* TASK DETAILS *
Below this line is a set of entries; quote exactly the lines from the line that contains "What three.js and" to the line that contains "---- driving dimensions", both lines included.

++++++

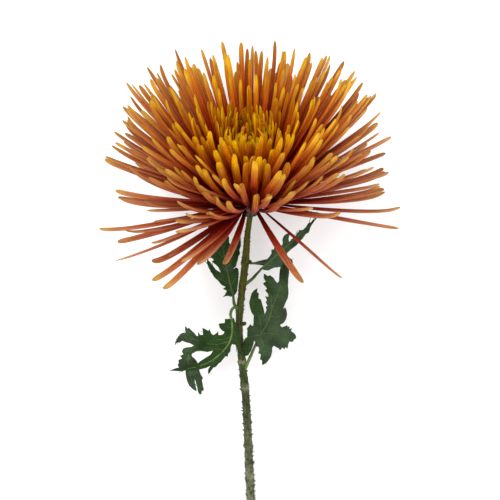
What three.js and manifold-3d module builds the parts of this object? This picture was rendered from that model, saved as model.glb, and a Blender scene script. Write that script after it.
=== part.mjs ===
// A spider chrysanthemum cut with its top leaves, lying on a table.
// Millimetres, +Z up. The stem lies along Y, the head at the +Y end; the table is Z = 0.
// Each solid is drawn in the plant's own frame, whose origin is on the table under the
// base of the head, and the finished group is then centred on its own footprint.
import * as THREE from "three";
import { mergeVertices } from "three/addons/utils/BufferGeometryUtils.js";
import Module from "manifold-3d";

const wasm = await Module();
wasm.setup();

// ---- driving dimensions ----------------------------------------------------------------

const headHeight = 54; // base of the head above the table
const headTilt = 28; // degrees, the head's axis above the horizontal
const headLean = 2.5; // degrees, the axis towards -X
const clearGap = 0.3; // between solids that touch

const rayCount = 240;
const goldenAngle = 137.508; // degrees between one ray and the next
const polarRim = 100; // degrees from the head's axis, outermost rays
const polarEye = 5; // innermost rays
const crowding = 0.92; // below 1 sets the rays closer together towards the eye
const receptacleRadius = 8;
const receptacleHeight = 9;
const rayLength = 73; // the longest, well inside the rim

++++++

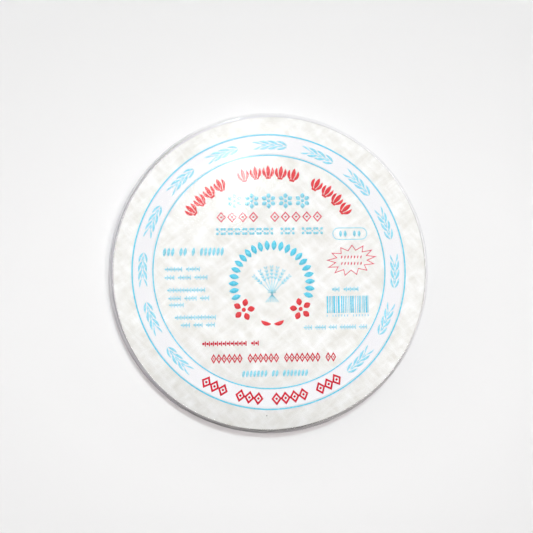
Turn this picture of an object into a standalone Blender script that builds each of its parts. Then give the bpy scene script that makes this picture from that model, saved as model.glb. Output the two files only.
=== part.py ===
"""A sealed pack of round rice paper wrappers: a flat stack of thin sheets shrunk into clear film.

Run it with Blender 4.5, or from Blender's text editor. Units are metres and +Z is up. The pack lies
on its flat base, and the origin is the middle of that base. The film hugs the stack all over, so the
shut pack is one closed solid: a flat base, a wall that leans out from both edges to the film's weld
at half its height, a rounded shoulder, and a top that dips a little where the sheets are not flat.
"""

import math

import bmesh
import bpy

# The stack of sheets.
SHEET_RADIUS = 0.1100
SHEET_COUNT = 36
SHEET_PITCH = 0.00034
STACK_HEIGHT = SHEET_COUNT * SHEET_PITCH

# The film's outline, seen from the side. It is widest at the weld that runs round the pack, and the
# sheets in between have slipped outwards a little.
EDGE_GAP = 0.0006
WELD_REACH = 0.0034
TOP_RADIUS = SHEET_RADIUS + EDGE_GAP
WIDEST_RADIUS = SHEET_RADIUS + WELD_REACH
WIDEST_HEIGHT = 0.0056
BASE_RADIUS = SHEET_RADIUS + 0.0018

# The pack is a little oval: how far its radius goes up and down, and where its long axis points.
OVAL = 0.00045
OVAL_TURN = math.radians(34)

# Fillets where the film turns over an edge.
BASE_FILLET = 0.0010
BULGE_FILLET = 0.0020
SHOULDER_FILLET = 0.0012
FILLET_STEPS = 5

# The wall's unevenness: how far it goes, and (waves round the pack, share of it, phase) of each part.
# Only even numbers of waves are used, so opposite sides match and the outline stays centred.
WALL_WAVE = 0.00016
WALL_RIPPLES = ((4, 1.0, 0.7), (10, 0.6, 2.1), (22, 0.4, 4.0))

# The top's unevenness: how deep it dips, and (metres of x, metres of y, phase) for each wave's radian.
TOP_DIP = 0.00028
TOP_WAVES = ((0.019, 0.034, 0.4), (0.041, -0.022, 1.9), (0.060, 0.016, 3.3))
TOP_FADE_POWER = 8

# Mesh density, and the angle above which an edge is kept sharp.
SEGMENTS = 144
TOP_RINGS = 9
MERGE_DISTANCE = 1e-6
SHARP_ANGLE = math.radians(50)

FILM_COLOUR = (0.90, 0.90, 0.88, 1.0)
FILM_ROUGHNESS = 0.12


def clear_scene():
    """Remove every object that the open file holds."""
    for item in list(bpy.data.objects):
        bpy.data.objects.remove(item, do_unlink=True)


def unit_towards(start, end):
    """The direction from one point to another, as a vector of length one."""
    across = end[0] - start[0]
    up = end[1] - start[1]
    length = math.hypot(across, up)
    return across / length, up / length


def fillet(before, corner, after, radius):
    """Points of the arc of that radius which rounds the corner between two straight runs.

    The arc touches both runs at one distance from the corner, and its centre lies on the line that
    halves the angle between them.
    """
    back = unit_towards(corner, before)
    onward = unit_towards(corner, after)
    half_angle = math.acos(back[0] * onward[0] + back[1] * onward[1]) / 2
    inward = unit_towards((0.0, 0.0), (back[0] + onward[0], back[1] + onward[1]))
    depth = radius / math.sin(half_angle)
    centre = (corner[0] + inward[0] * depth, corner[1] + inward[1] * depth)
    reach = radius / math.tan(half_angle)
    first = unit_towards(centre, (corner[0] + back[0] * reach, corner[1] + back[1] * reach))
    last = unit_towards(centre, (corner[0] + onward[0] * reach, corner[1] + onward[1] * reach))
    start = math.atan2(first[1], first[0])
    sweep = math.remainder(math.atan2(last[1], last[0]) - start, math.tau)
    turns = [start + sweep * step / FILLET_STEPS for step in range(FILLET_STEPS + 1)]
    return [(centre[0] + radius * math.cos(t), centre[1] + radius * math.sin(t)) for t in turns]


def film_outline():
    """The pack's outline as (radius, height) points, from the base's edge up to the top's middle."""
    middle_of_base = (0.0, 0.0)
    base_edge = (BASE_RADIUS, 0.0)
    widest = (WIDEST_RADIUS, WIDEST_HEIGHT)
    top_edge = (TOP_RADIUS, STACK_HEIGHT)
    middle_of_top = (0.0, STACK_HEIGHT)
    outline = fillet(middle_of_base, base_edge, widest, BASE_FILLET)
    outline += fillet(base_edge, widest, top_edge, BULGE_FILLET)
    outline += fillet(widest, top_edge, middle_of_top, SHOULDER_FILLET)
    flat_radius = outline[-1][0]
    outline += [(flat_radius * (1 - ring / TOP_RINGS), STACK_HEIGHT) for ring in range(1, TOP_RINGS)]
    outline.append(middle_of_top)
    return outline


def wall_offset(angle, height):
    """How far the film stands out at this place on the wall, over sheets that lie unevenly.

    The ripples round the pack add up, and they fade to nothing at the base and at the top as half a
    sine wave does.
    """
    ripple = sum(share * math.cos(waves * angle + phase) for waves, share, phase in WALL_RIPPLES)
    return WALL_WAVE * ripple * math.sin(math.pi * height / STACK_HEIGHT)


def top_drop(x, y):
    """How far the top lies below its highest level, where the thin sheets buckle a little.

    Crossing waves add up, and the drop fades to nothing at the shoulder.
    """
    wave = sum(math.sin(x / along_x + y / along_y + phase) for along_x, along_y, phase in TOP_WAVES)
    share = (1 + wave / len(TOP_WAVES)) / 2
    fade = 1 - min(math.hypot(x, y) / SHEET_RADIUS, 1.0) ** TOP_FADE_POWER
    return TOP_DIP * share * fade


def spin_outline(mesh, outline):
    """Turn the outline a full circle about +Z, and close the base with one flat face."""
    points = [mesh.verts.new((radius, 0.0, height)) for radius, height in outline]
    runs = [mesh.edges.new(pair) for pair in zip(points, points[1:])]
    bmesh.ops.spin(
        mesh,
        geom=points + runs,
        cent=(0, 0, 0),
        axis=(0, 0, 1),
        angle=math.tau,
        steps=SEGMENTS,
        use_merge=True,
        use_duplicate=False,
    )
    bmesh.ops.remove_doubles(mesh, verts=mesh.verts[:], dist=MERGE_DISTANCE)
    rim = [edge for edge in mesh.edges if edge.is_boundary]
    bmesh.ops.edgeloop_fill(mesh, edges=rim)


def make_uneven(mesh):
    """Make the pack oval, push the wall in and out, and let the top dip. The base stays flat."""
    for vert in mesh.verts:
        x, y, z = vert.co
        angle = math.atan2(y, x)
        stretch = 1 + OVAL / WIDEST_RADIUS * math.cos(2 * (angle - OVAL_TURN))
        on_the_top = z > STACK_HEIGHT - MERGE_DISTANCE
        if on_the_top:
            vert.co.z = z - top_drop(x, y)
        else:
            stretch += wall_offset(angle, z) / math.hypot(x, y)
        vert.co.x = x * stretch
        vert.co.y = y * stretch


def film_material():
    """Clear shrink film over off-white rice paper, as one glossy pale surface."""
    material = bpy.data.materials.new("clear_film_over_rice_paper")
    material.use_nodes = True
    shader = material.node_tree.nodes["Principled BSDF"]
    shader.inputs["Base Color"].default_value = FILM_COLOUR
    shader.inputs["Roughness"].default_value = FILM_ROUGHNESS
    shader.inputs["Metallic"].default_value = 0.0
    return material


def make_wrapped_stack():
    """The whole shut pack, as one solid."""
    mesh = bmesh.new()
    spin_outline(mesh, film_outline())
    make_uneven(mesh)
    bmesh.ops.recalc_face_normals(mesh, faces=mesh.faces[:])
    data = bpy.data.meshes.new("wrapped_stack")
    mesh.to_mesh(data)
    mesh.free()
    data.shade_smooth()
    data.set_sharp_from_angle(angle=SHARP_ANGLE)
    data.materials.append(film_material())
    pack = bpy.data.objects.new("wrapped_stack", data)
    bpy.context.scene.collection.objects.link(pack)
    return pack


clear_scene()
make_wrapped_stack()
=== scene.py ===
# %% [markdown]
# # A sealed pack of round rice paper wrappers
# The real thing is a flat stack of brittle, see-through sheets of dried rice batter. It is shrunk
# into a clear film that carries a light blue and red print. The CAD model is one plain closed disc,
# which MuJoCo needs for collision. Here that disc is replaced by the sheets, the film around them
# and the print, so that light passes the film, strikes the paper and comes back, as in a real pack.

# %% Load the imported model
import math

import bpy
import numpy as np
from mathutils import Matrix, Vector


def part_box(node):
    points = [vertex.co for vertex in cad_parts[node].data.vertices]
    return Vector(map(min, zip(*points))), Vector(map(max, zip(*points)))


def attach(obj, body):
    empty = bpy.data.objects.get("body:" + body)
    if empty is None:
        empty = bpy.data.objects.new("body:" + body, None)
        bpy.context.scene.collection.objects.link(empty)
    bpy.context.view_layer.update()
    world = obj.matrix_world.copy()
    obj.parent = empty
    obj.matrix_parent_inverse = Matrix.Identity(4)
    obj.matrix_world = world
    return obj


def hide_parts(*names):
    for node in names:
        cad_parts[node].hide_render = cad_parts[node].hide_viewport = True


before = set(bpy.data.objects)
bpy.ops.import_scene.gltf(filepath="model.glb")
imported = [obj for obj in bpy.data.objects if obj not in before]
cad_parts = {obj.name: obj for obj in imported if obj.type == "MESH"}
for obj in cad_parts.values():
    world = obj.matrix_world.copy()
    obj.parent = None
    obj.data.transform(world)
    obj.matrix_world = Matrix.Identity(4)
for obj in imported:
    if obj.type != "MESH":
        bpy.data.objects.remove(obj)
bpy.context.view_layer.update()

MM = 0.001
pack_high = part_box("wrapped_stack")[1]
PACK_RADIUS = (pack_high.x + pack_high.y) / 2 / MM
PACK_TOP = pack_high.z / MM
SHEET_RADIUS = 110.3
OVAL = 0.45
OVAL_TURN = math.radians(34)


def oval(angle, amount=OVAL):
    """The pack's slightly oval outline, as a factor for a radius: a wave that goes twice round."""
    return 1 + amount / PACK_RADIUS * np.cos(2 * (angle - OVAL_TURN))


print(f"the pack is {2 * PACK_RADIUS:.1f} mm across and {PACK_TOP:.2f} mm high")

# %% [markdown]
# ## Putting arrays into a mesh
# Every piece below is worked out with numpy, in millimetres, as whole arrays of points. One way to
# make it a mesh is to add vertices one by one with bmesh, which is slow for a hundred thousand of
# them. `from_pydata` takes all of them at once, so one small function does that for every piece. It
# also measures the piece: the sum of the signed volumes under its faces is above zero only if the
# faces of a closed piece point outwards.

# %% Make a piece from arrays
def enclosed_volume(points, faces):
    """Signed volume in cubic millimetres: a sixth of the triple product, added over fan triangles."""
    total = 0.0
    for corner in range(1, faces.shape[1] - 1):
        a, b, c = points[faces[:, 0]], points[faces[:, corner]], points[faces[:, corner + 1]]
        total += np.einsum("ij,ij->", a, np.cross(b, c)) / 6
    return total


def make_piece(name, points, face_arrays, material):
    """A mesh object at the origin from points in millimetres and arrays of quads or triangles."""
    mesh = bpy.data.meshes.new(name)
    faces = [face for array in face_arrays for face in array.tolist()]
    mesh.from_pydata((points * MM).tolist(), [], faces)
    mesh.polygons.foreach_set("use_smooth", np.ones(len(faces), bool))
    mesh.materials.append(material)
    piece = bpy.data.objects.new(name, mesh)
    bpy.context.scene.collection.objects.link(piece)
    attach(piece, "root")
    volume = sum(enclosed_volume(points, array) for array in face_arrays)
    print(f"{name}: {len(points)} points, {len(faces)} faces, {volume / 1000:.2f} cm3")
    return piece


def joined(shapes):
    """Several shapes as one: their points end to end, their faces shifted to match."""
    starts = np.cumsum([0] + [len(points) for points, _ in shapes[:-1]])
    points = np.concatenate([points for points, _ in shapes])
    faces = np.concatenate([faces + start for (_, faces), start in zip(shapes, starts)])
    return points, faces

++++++

* OUTPUT BELOW *
What three.js and manifold-3d module builds the parts of this object? This picture was rendered from that model, saved as model.glb, and a Blender scene script. Write that script after it.
=== part.mjs ===
// A spider chrysanthemum cut with its top leaves, lying on a table.
// Millimetres, +Z up. The stem lies along Y, the head at the +Y end; the table is Z = 0.
// Each solid is drawn in the plant's own frame, whose origin is on the table under the
// base of the head, and the finished group is then centred on its own footprint.
import * as THREE from "three";
import { mergeVertices } from "three/addons/utils/BufferGeometryUtils.js";
import Module from "manifold-3d";

const wasm = await Module();
wasm.setup();

// ---- driving dimensions ----------------------------------------------------------------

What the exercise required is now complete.